Clarification was sought in relation to the point where statutory support was triggered and what happened to the families that did not quite meet the threshold for needing support. The Director confirmed that statutory support was provided by Social Care and would be triggered where issues within the family had escalated to Tier 4, child protection issues, and the needs of the child were placed before everything else. The levels of support offered ranged from universal - being open to all, primarily activities offered by Childrens Centres where parents voluntarily attended with their children - through to complex. There was no cut off point and the response from the service was determined by the familys level of support need.
Reference was made to the escalation of family casework numbers. A Panel Member commented that it was difficult to know whether the increase in numbers was based on the fact that there were more families in need or whether the service was picking up the families before the needs became too serious. The Director stated that the ADCS (Association of Director of Childrens Services) had produced a report outlining a £2 billion shortfall in funding for childrens services coupled with an increase in demand. The Director added that he would provide an illustrative information graphic to Panel Members. The LGA responded to the report on how certain areas were under greater pressure than others causing demand to be driven up.
It was queried how the Service would be able to identify when it had sufficient resources to deal with the demand.
The Director responded that staff caseloads and quality of practice were closely monitored. Other factors such as staff turnover and the number of complaints received were also monitored.
A Member highlighted that Universal Credit would be introduced in Middlesbrough in October, and it was queried whether anything was in place to help families that it might negatively impact on. The Director stated that the service would always seek to gain the voice of the child and any support required would be focussed on supporting the parents. The Family Teams would be able to signpost families to the appropriate services to help them, eg financial inclusion, etc.
In response to a query regarding the number of families re-referred to the service following closure of their case, the Panel was advised that currently approximately 14% of cases escalated to Childrens Social Care.
Family Partnership Team
The Panel was informed that the Family Partnership Team was a family support service established to ensure early help at the earliest possible opportunity was provided to children and their families. All services that had direct contact with adults, children and young people that were likely to identify problems/issues that were negatively affecting a member of the family or household were aware of the My Family Plan and, where appropriate, undertook the assessment.
As a result, if a parent, child or young person needed help, those services could help them, for example a GP, teacher, special educational needs worker, health visitor, childrens centre or a worker from any community service.
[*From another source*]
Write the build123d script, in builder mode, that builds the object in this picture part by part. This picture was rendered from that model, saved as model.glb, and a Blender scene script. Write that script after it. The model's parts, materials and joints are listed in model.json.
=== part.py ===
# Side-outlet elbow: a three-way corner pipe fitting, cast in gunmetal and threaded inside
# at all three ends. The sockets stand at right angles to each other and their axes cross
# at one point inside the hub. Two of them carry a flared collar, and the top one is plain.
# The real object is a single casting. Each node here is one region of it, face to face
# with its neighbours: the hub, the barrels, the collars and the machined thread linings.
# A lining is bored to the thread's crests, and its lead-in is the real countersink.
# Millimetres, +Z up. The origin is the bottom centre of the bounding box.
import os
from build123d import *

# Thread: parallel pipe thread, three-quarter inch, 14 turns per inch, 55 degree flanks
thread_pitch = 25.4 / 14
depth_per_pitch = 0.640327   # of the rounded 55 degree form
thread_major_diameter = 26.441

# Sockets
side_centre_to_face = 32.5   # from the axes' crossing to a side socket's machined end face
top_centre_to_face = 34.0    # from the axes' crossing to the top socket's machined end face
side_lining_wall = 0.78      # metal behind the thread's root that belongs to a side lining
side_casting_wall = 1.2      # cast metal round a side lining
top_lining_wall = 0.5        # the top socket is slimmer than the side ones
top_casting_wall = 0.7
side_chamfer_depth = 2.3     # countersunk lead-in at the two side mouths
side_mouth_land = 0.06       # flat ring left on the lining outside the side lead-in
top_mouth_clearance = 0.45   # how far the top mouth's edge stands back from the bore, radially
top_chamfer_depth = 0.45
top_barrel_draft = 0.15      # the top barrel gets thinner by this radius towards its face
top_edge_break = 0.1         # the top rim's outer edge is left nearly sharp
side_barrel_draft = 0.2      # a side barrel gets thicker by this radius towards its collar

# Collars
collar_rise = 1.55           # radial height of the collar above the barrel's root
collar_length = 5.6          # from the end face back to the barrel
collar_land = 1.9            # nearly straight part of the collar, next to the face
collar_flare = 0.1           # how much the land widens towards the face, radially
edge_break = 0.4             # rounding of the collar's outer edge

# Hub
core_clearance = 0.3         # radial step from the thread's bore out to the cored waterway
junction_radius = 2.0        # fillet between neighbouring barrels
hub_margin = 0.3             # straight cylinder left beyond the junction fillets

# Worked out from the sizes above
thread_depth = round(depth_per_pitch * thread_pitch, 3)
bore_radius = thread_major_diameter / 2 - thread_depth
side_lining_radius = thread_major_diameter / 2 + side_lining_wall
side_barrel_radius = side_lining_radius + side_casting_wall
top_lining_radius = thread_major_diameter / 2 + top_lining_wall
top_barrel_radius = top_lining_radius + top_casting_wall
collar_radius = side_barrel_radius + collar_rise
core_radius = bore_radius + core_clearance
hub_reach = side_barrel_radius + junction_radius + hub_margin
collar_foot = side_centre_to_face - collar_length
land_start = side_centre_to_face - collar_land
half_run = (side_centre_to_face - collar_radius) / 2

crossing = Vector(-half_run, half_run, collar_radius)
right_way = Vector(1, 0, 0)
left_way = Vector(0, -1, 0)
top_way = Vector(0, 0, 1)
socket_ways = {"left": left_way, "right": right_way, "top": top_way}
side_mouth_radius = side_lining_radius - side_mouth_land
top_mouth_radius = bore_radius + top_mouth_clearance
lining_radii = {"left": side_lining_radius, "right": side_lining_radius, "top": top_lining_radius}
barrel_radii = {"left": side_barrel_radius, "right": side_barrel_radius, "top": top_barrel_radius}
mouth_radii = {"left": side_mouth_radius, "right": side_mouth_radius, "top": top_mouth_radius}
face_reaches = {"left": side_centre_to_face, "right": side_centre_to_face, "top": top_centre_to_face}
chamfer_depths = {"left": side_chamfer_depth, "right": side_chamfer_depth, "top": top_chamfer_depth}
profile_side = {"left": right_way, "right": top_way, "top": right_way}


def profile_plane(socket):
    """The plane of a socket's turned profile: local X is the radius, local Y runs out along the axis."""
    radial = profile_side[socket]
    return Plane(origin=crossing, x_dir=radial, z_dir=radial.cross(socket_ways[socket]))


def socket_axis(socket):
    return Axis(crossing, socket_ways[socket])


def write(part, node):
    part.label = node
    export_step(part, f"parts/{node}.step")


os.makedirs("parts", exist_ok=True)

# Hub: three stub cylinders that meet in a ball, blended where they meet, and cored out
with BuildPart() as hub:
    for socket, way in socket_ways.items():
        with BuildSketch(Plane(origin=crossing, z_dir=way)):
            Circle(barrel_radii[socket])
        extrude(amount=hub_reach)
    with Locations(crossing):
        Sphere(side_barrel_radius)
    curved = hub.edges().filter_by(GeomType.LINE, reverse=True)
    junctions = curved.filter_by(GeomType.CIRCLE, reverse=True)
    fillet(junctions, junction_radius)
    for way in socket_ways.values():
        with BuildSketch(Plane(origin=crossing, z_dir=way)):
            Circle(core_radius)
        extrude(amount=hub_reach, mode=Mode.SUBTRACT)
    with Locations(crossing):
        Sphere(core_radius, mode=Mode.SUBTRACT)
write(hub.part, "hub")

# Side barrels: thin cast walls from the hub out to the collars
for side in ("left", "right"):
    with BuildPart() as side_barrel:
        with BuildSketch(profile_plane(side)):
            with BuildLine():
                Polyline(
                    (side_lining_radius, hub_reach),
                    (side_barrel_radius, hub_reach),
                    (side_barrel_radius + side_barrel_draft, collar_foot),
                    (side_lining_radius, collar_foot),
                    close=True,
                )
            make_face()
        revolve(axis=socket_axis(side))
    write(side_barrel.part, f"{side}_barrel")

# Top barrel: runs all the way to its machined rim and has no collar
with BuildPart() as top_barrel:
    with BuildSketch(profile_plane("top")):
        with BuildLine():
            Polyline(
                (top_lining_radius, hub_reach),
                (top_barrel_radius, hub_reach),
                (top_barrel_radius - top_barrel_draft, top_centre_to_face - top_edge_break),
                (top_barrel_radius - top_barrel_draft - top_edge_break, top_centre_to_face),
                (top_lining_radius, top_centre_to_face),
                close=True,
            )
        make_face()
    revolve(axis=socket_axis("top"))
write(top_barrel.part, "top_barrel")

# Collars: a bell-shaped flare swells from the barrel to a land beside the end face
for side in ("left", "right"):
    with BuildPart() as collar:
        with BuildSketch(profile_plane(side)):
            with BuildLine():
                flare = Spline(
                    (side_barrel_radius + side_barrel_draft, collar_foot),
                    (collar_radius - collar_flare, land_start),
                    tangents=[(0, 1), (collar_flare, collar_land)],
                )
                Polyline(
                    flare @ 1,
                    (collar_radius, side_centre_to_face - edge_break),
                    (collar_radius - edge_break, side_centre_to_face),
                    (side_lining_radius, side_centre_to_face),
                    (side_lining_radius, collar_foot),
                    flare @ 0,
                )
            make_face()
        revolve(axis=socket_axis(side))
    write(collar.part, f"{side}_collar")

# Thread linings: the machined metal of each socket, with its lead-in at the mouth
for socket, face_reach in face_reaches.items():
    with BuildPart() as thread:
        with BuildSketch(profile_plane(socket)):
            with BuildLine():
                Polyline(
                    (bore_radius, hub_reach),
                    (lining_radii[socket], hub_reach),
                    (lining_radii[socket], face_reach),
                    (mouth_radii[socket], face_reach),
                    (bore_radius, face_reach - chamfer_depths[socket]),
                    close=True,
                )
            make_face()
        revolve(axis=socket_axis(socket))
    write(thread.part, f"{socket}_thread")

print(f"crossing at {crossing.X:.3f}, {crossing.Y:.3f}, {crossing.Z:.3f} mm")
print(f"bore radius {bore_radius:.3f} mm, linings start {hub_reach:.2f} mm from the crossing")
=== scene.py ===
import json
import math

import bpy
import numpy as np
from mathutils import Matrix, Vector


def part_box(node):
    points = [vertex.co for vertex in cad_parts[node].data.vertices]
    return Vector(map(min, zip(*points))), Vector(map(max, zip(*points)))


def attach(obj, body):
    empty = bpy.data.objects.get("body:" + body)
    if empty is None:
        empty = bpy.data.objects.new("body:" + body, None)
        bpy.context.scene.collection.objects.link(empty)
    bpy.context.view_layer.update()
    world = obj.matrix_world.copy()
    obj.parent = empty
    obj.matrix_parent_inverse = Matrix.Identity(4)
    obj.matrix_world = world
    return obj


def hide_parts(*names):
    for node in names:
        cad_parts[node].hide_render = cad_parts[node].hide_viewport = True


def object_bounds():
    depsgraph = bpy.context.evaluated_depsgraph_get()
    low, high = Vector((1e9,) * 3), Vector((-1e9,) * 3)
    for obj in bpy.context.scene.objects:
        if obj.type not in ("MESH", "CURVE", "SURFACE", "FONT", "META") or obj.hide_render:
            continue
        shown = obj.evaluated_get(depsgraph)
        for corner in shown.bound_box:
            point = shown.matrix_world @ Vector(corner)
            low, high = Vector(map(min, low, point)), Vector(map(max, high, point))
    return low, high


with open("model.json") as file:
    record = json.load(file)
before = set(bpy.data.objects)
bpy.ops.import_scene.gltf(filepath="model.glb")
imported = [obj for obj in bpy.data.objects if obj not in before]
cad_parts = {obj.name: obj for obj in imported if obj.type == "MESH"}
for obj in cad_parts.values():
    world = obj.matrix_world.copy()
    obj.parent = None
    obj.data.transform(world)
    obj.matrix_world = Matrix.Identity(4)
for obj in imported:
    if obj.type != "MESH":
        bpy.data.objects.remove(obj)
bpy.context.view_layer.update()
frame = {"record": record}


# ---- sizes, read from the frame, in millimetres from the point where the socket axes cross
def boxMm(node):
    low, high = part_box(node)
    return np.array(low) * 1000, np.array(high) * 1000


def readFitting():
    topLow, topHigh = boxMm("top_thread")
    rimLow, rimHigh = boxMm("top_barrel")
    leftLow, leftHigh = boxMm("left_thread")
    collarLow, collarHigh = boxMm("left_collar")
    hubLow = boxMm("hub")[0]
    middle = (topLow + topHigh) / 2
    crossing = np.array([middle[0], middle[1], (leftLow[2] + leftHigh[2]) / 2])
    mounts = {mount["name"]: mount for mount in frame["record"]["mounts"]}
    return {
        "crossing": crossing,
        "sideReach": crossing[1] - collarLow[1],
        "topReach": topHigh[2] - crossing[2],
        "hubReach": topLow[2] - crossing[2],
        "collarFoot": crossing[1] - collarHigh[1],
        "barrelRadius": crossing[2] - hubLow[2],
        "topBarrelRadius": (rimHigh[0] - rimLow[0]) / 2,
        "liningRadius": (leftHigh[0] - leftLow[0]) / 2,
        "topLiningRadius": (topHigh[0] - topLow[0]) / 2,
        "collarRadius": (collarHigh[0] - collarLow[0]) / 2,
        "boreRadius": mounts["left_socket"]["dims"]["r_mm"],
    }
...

Such services often worked together as a team to help families depending upon the complexity of the familys needs.
Families and/or services could request help by contacting the Family Partnership Team who would ensure that families received the right support by involving the right services. The Team provided information, advice and guidance to families and services to help them work together. The Team had strong working relationships with other local community services, the voluntary sector, church sector and adult services.
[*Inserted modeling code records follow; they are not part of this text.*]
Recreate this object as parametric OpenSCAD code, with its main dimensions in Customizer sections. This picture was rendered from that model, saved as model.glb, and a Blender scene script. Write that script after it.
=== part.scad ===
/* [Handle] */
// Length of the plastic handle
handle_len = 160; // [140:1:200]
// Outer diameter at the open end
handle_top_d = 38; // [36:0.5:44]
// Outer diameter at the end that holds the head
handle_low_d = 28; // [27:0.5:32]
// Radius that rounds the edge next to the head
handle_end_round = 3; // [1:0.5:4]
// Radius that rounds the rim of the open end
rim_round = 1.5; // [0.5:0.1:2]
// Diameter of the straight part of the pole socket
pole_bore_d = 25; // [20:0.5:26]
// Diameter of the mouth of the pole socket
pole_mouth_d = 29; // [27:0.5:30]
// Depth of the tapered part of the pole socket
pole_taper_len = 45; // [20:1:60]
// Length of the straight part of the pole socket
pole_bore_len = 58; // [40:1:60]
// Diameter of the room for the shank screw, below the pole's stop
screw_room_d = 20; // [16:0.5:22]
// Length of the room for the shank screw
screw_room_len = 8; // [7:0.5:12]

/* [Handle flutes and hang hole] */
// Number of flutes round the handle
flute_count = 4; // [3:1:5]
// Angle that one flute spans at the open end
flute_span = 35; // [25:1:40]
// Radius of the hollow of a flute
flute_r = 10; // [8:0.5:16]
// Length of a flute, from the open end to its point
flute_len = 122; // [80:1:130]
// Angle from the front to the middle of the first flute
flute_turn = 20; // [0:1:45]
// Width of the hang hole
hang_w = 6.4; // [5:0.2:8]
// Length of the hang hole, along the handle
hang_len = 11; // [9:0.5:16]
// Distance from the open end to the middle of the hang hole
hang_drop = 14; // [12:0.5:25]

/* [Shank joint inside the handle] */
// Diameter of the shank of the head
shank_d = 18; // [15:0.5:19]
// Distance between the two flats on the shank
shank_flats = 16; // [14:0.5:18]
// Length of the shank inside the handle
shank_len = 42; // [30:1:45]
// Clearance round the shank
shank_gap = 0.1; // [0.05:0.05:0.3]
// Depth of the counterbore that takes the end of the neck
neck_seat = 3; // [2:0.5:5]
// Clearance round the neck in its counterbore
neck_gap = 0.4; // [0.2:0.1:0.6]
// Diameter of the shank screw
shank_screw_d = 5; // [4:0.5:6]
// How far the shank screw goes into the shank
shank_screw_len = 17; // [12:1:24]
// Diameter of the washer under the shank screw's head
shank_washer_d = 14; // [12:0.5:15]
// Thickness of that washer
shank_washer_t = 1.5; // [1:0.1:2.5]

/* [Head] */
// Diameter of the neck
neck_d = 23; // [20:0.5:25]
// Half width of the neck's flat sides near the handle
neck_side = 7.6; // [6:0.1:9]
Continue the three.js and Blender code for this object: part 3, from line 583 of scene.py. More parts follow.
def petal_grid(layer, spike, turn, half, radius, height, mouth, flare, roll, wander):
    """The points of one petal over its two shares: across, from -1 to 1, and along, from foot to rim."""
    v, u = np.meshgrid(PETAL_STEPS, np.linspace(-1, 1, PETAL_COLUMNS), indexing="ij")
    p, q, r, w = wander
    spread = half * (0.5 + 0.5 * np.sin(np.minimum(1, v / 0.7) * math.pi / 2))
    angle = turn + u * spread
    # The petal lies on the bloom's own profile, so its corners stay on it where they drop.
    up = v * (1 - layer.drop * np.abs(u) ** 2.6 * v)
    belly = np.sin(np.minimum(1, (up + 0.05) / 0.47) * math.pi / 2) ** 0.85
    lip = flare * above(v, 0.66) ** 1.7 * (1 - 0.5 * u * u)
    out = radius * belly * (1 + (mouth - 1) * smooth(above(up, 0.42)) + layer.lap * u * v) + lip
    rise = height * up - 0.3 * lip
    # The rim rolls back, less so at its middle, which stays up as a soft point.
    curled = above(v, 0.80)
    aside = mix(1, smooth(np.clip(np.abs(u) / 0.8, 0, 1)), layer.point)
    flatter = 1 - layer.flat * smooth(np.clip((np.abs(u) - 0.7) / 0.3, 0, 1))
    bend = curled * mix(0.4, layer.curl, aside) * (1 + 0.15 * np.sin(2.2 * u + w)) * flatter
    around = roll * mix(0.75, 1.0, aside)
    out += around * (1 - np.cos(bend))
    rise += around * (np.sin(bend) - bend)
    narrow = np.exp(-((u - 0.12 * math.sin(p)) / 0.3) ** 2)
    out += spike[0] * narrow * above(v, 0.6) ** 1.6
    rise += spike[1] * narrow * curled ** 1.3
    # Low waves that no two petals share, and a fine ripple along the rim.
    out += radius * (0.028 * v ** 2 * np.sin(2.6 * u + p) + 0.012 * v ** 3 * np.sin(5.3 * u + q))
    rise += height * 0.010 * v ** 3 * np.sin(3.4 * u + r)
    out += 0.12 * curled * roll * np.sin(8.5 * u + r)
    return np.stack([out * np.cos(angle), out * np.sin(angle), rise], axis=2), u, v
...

During the course of discussion, the following issues were raised:-
In response to a query, the Panel was advised that 512 families were currently receiving support through the Family Partnership Team.
When asked about the reason for the increase in the number of child cases open in 2018, from 227 cases in January to 516 in June, and the increase in the number of family cases from 105 in January to 246 in June, the Director explained that these were positive increases as it was linked to the creation of the new team and meant partners were providing help and support at an earlier stage before more complex support was required.
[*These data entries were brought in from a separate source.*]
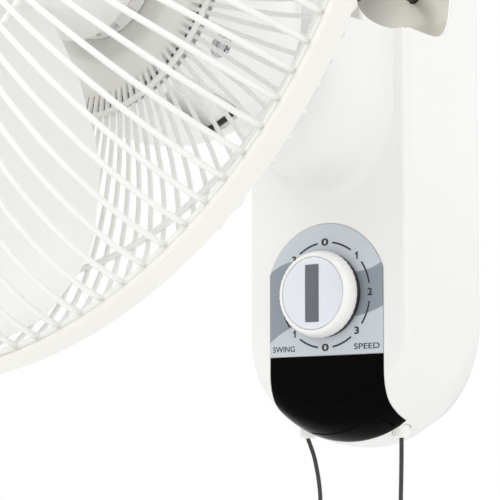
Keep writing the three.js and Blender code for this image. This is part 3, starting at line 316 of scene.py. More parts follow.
def painted_saddle_shade(colour):
    """Painted shade inside the saddle: a duller, warmer tone that stands in for the shade there, deeper towards
    the motor lead's far side.
    """
    def paint(tree, place, base):
        parts = node(tree, "ShaderNodeSeparateXYZ", Vector=place).outputs
        x, y, z = (math_node(tree, "MULTIPLY", part, 1000) for part in parts)
        behind = math_node(tree, "SUBTRACT", y, FRONT_Y, clamp=True)
        reach = math_node(tree, "MULTIPLY_ADD", behind, BASE_WIDTH / 2 - ARM_HALF_WIDTH, ARM_HALF_WIDTH - 1)
        edges = (math_node(tree, "SUBTRACT", reach, math_node(tree, "ABSOLUTE", x)),
                 math_node(tree, "SUBTRACT", y, SADDLE_FRONT_Y - 0.5),
                 math_node(tree, "SUBTRACT", SADDLE_REAR_Y + 0.5, y),
                 math_node(tree, "SUBTRACT", z, SADDLE_FLOOR - 1))
        inside = 1.0
        for edge in edges:
            inside = math_node(tree, "MULTIPLY", math_node(tree, "MULTIPLY", edge, 2, clamp=True), inside)
        # The painted shade grows darker towards the saddle's far side
        deeper_shade = math_node(tree, "MULTIPLY_ADD", x, -1 / 26, 0.85, clamp=True)
        return mixed(tree, inside, base, mixed(tree, deeper_shade, tint(colour, 1), tint(colour, 0.5)))
    return paint


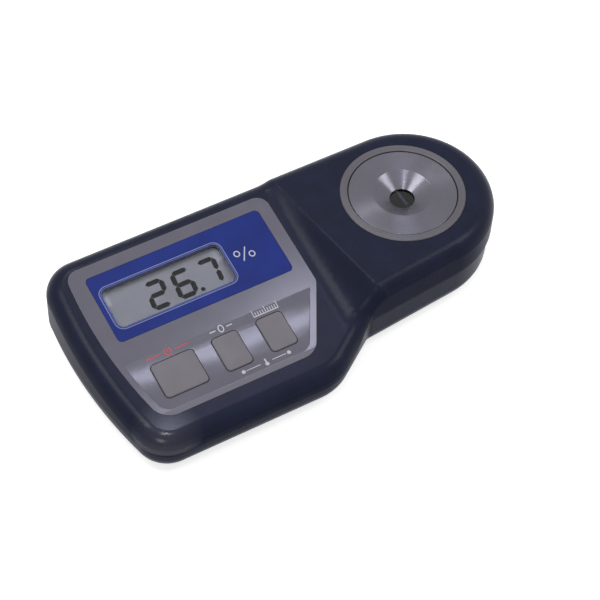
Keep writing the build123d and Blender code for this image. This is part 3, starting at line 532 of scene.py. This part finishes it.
# %% Finishes of the outside
stage_centre = (52.0, 9.8)
lip_end = back_edge + (bay_top - bay_height) * np.cos(lean)
# The lower navy is a little paler than the upper: painted light for the bounce of the white table on
# the lower band.
upper_navy, painted_lit_lower_navy = (0.0097, 0.0124, 0.0315), (0.0115, 0.0150, 0.0375)
panel_grey, lip_grey = (0.116, 0.113, 0.146), (0.172, 0.168, 0.200)
label_blue = (0.011, 0.026, 0.180)
stage_steel, ring_steel = (0.140, 0.137, 0.162), (0.115, 0.110, 0.122)
nut_metal = (0.5, 0.5, 0.51)
finishes = {
    "navy_shell": moulded_shell("navy_plastic", upper_navy, 0.30, 0.12, 0.018, 1.5, 0.5, 0.9),
    "grey_panel": lipped_film("panel_film", panel_grey, lip_grey, 0.14, 0.38, lip_end, 0.3),
    "blue_label": grained("label_print", label_blue, 0.40, 0.30, 0.003, 0.10, specular=0.12),
    "clear_window": clear_window("window_glass", (0.94, 0.95, 0.97)),
    "display_cell": grained("display_film", (0.51, 0.52, 0.57), 0.45, 0.20, 0.002, 0.04, specular=0.2),
    "grey_key": grained("key_rubber", (0.188, 0.175, 0.194), 0.65, 0.25, 0.008, 0.06, specular=0.2),
    "brushed_stage": turned_steel("turned_stage", stage_steel, stage_centre, 0.28, 0.3, 0.002, 0.82),
    "bright_ring": turned_steel("turned_ring", ring_steel, stage_centre, 0.5, 0.4, 0.003, 0.5),
    # The prism's nearly black tint is painted shade: it darkens what the glass shows of the white room.
    "prism_glass": solid_glass("prism_glass", (0.028, 0.034, 0.060), 1.42),
    "black_rubber": grained("soft_rubber", (0.012, 0.012, 0.014), 0.75, 0.4, 0.02, 0.25, specular=0.3),
    "steel_screw": grained("plated_steel", (0.45, 0.45, 0.46), 0.3, 0.3, 0.005, metal=1.0),
}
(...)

The Director had introduced case work audits with staff on a monthly basis and this was replicated by the Head of Service and Team Managers to ensure caseloads and work was effectively monitored.
The Work Readiness Team was responsible for tracking and following up all young people aged 16-18 years, and up to 25 years if they had special educational needs or were a care leaver, and recorded their current post-16 destination. The Team offered careers information, advice and guidance and personalised support to help young people into education, employment or training.
The Team aimed to reduce the number of young people not in education, employment or training (NEET) in Middlesbrough by offering:-
Impartial careers information, advice and guidance for Year 12 and 13 young people and for Year 11s excluded from school.
To ensure Year 11s and Year 12s had an offer of learning for September - known as the September Guarantee.
To track and follow up all 16 and 17 year olds and those in targeted groups.
Support to teen parents, young mums and young people with special educational needs or disabilities to get into education, employment or training.
A dedicated worker to support care leavers into education, employment or training and help sustain their placement.
Dedicated support to the Youth Employment Initiative.
Complete a My Family Plan where appropriate to support the needs of the young person and their family.
Early identification of those young people at risk of dropping out of education, employment or training.
To work with partners, including MAP, to reduce the number of young people in Middlesbrough not in education, employment and training (NEET).
The Director advised that there had been a significant improvement in the NEET rates, with Middlesbrough performing better than its national, regional and statistical neighbour. This meant that there were less young people in Middlesbrough that were not in employment, education or training than at any other recent time. In addition, Middlesbrough had also improved its rates of ensuring a September Guarantee from 93.3% in 2013 to 97.1% in 2017.
The Panel wished to congratulate the Work Readiness Team on the work it had undertaken to ensure improved outcomes for young people in Middlesbrough.
In conclusion, Middlesbroughs early help approach was built on national best practice and had benefitted from learning through the Partners in Practice model be working in partnership with other local authorities with identified good practice.
The Panel discussed how it wished to proceed with the review and determined future lines of enquiry. The Panel identified it wished to receive more detailed information about the work of the four teams within stronger families, including relevant data, and that it wished to visit several Childrens Centres in order to see how they operated first-hand and to speak to service users.
It was suggested that the Panel may wish to prepare a series of questions that could be asked during the visits to the Childrens Centres and any suggestions should be forwarded to the Democratic Services Officer.
The Chair thanked the Director for attending and for the information provided.
AGREED as follows:-
1. That the content of the report, and the information provided at the meeting, be noted and considered in the context of the Panels review.
2. That arrangements be made for Panel Members to visit a selection of Childrens Centres.
3. That the Managers of the Family Casework Team and Family Partnership Team be invited to a future Panel meeting.
4. That the Work Readiness Manager be invited to a future Panel meeting.